The current reporting model has been dominated for decades by financial information. While financial information is obviously and critically important, it provides only one part of the picture of overall business performance, and has a built-in bias towards recording the short-term results of companies, giving too little emphasis to their longer term value potential. This fact has been understood by both preparers and users of financial information, and most companies and investors now go to significant lengths to capture and analyse a broader information set. Yet in accountants' view, the existing model is less efficient than it could be.
The key question posed by the investors and the market arena is whether preparers and investors can address that inefficiency by developing a better corporate reporting framework which will improve communications, supplement and complement the financial reporting model, and provide a more consistent picture of the key building blocks of performance. Without being overly prescriptive and allowing for the specific needs of different industries and companies, the result should be capable of assisting the presentation of a cohesive data set which investor's value. Advances along these lines, driven by a careful and collaborative process of change, will go some way to address the concern that the current reporting model is in danger of becoming suboptimal.
A broader picture
While the evolution of financial reporting has entered a period of accelerated change, it continues to provide less than the full range of information sought by many investors. Discussions around the basic conceptual framework of accounting and reporting are currently in progress as part of the convergence process, and we should be encouraged by the commitment from all sides to embrace a more principles based model. While such moves will have a place in any development of the reporting model, there is significant potential to enhance the quality of companies' reporting by taking a more top-down, investor-centric approach to determining what information is reported externally. There is a further issue. Unless collaborative efforts are made to address the overall framework of information needed for corporate reporting, new areas of performance information - for example, around environmental impacts are likely to complicate an already complex picture by being bolted onto the existing financial model without due consideration of their strategic context.
Information - a time for manifestation
While financial information is obviously and critically important, it provides only one part of the picture of overall business performance, and has a built-in bias towards recording the short-term results of companies, giving too little emphasis to their longer-term value potential. There is significant potential to enhance the quality of companies' reporting by taking a more top-down, investor centric approach to determining what information is reported externally. Even the most technically able within the corporate and investor communities are finding it difficult to decipher the performance message of many financial reports.
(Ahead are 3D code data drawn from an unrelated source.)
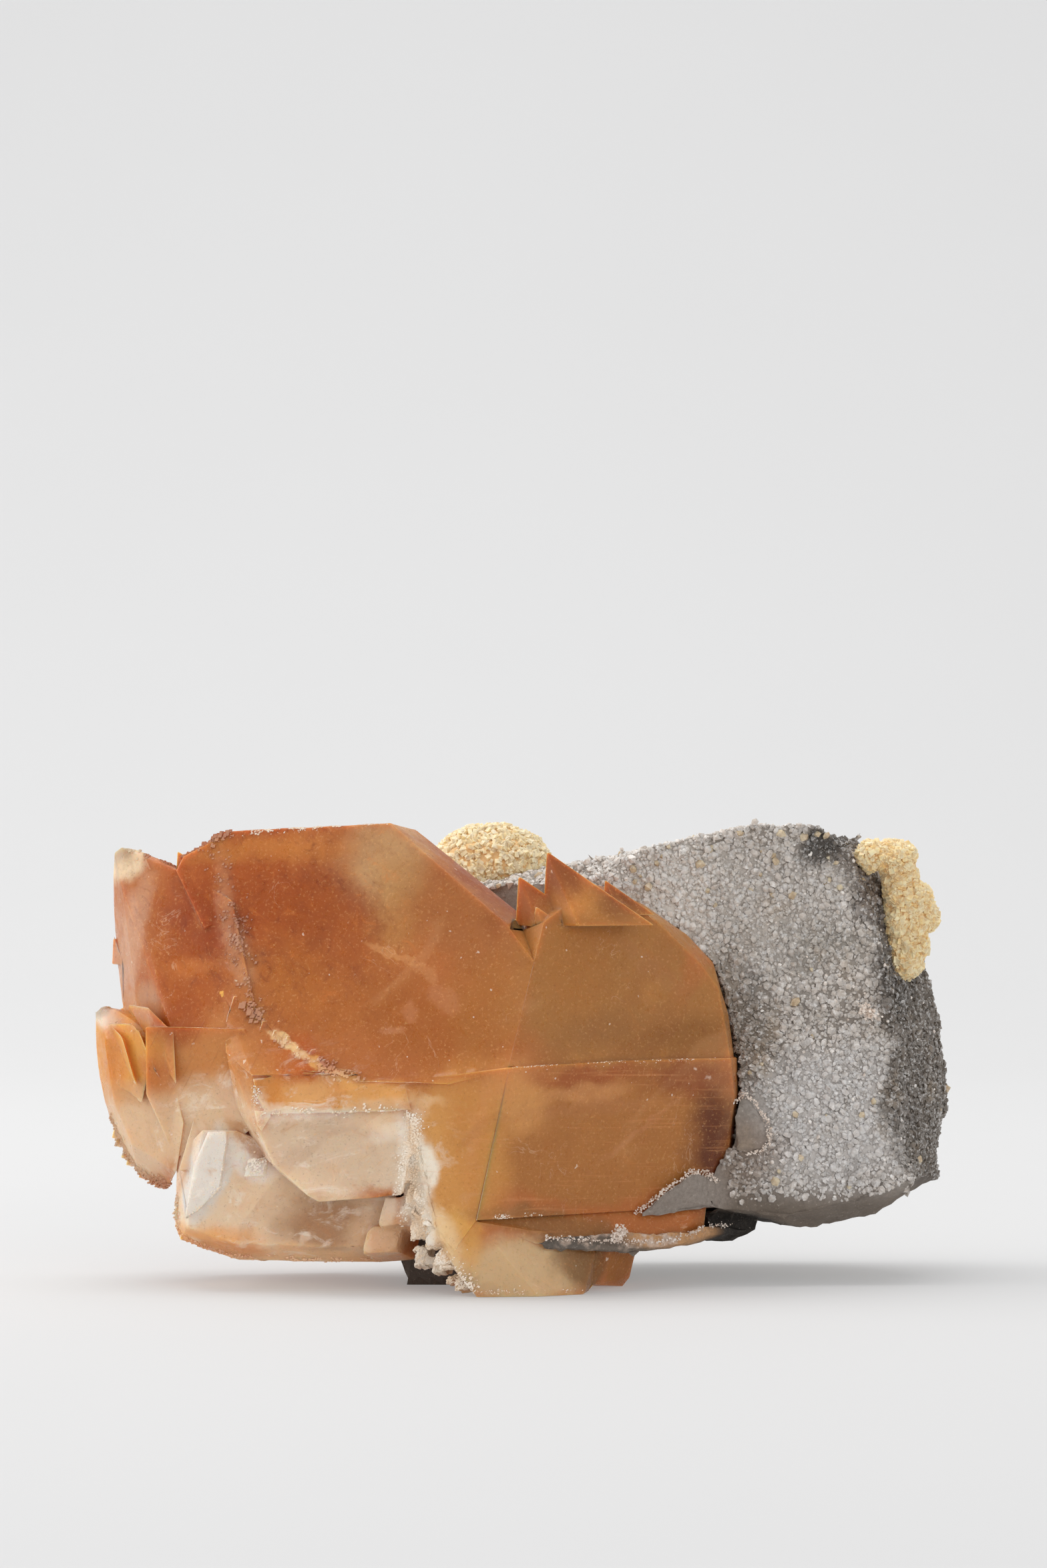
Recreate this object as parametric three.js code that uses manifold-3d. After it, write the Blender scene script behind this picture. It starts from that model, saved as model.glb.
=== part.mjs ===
// A cabinet specimen of dogtooth calcite, in millimetres, +Z up, seen from the front along +Y.
// Honey-coloured calcite crystals, grown together as parallel saw-toothed points and broken along their
// cleavage at the lower left, stand on a block of grey rock under a druse of tiny quartz crystals. Two
// growths of cream barite sit on the rock: a round ball on top and a knobbly cluster on the right
// shoulder. The crystals' foot and the underside of the rock share one resting plane.
import * as THREE from "three";
import { ConvexGeometry } from "three/addons/geometries/ConvexGeometry.js";
import { ImprovedNoise } from "three/addons/math/ImprovedNoise.js";
import { mergeVertices } from "three/addons/utils/BufferGeometryUtils.js";
import Module from "manifold-3d";

const wasm = await Module();
wasm.setup();

// Driving dimensions
const GIRDLE_X = -3; // the crystals' foremost corner, where four large faces meet
const GIRDLE_Y = -42;
const GIRDLE_Z = 47;
const BACK_Y = 38; // how far back the rock reaches
const SEAM_GAP = 0.35; // left between pieces that grew against each other
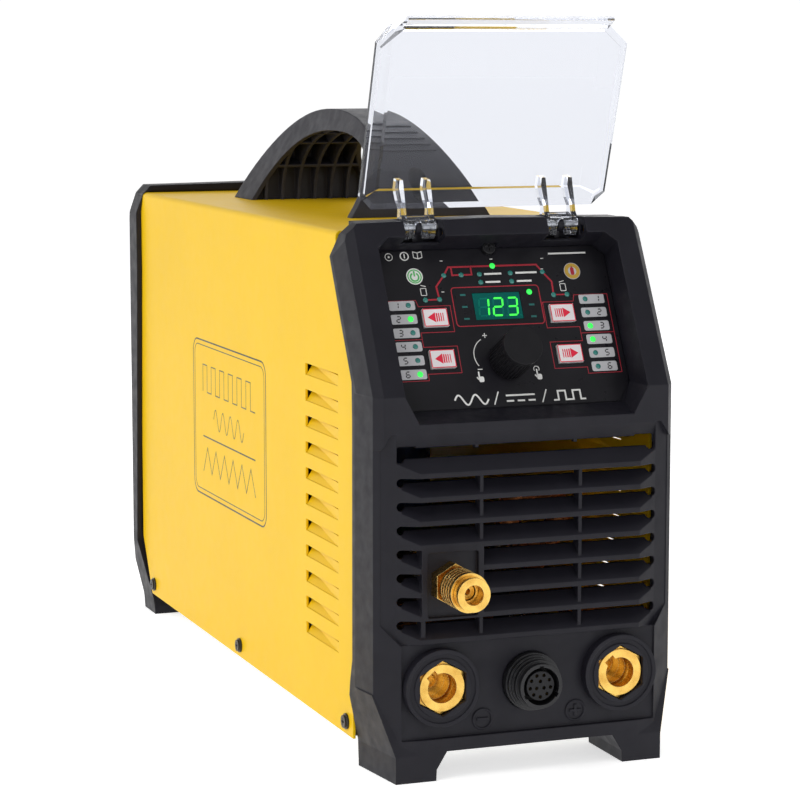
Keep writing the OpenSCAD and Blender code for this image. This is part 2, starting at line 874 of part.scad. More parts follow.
// Dished outline of the clear lid, moved in by g and out to the sheet
module lid_tray(g) {
    lip_y = 9.1;
    sheet_y = 16.6;
    low = 3.2 + g;
    high = 91.1 - g;
    half = 59.4 - g;
    corner = 8 - g / 2;
    intersection() {
        along_x([
            [lip_y - 3, low], [sheet_y - g, low + 7.4], [sheet_y - g, high - 3], [lip_y, high],
            [lip_y - 3, high]
        ], 140);
        translate([0, 0, -20]) linear_extrude(140) polygon(both_sides([
            [half, lip_y - 3], [half, lip_y + 2.2], [49.5 - g / 2 + 0.4, sheet_y - g]
        ]));
        along_y(both_sides([
            [half - corner, low], [half, low + corner], [half, high - 9], [half - 10.4, high]
        ]), 0, 20);
    }
}

module lid() {
    place() color("#dfe8f0", 0.35) on_lid() {
        difference() {
            union() {
                difference() {
                    lid_tray(0);
                    lid_tray(lid_t);
                    block([-80, 0, -10], [80, 9, 120]);
                }
                // Finger tab at the free edge
                along_x([
                    [9.2, 88.9], [10.4, 91.1], [9.2, 91.1], [4, 96.2], [2.6, 94.8], [8.4, 89.1]
                ], 97);
                // Cheeks and cross plates of the two hinge clips
                for (side = [-1, 1])
                    translate([side * web_x, 0, 0]) {
                        for (x = [-6.5, 6.5])
                                along_x_at([
                                    [-3.2, -4.4], [2.6, -4.4], [3.9, -2.4], [5.6, 6.6],
                                    [15.4, 11.6], [15.4, 17.6], [9.6, 18.6], [0.6, 5.6],
                                    [-3.4, 3.2], [-4, 1.2], [-4, -3]
                                ], 2.6, x);
                        difference() {
                            block([-6.5, -3.4, -4.2], [6.5, -1.6, 4.6]);
                            block([-1.9, -5, -6], [1.9, 1, 1.6]);
                            rod_y(1.9, -5, 1, 0, 1.6, 32);
                        }
                        block([-6.5, -3.4, 3.6], [6.5, 2.6, 4.6]);
                    }
            }
            for (side = [-1, 1])
                rod_x(pin_r + run_gap, side * web_x - 12, side * web_x + 12, 0, 0);
        }
    }
}

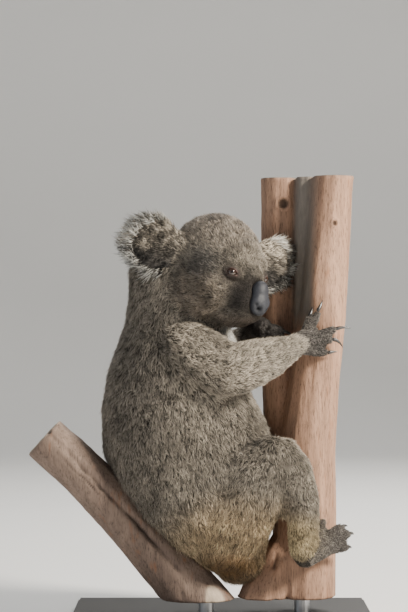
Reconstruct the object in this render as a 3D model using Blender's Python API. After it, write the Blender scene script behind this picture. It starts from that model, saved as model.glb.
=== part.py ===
"""A koala resting in the fork of a gum tree, life size, on a plain display stand.

The animal faces +X with its head turned towards its right side, which faces -Y.
Z is up and the underside of the stand's base lies at z = 0. Lengths in the tables
below are millimetres. Every solid gives the outline of the body out to the tips of
its coat. Each piece gives way to the pieces that were made before it, so that the
pieces meet with a small gap and never overlap.
"""

import math

import bmesh
import bpy
import numpy as np
from mathutils import Matrix, Vector
from mathutils.bvhtree import BVHTree

MM = 0.001
GAP = 0.3 * MM
CRUMB = 0.01 * MM
MOST_CORNER_MOVE = 4

# The stand: a flat base and two short rods that carry the cut wood.
BASE_SIZE = (420, 300, 14)
BASE_EDGE = 3
ROD_RADIUS = 11
PERCH_FOOT = 35
PERCH_TOP = 628
TRUNK_ROD = (112, 2)
BRANCH_ROD = (-22, -16)

# The fork: cut lengths of the trunk's two stems and of the branch beside them.
# Stations are (x, y, z, half thickness, half depth).
RIGHT_STEM = (
    (118, 14, 0, 42, 44),
    (117, 14, 90, 44, 46),
    (117, 14, 180, 44, 44),
    (123, 14, 280, 38, 40),
    (139, 16, 400, 34, 34),
    (150, 26, 520, 31, 32),
    (163, 34, 680, 28, 29),
)
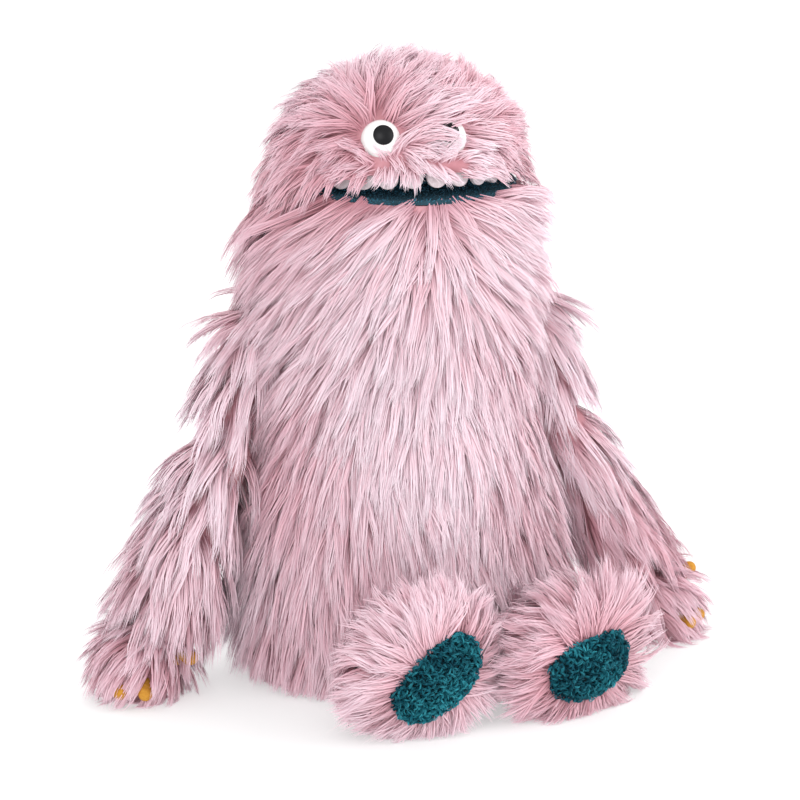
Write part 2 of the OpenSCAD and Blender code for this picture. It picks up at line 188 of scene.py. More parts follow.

Further, the data required to address the technical complexities of the external reporting model may not be aligned with the information set being used to manage the business. Sophisticated users of the current corporate reporting model typically pay attention only to parts of the information conveyed by companies (compiled at great cost to those companies) and have little choice but to turn to non company sources to continue populating their analytic models.
Timely Addressing of the issue
I hope that propagation sessions in the forthcoming work shop by SAFE (South Asian Federation of Exchanges) on "VALUE CREATION THROUGH EFFECTIVE INVESTOR RELATION is a timely move in right direction to bring the investors' confidence back. The interactive sessions being addressed by the experience faculty on the subject will help to fuel the debate about how the reporting model can best be developed to get the right information set to the market in the most efficient manner.
It is my belief - and our observation among leading companies - that contextual narrative reporting helps to cut through the complexity and partial opacity of today's financial reporting. The 'win' for companies is to tell the company's story through management's eyes and using management's key performance indicators. A related win is to give a larger place to long-term value creation and reduce the focus on short-term financial gains. The win for investors is increased transparency, which permits them to make better-founded investment decisions. Achieving these co-ordinated wins depends very much on a new and sustained dialogue between companies and investors - a dialogue which standard setters, regulators and auditors can facilitate, but should not dominate. Ultimately, the two key forces in the capital markets companies and investors - need to reach consensus on the content of reporting.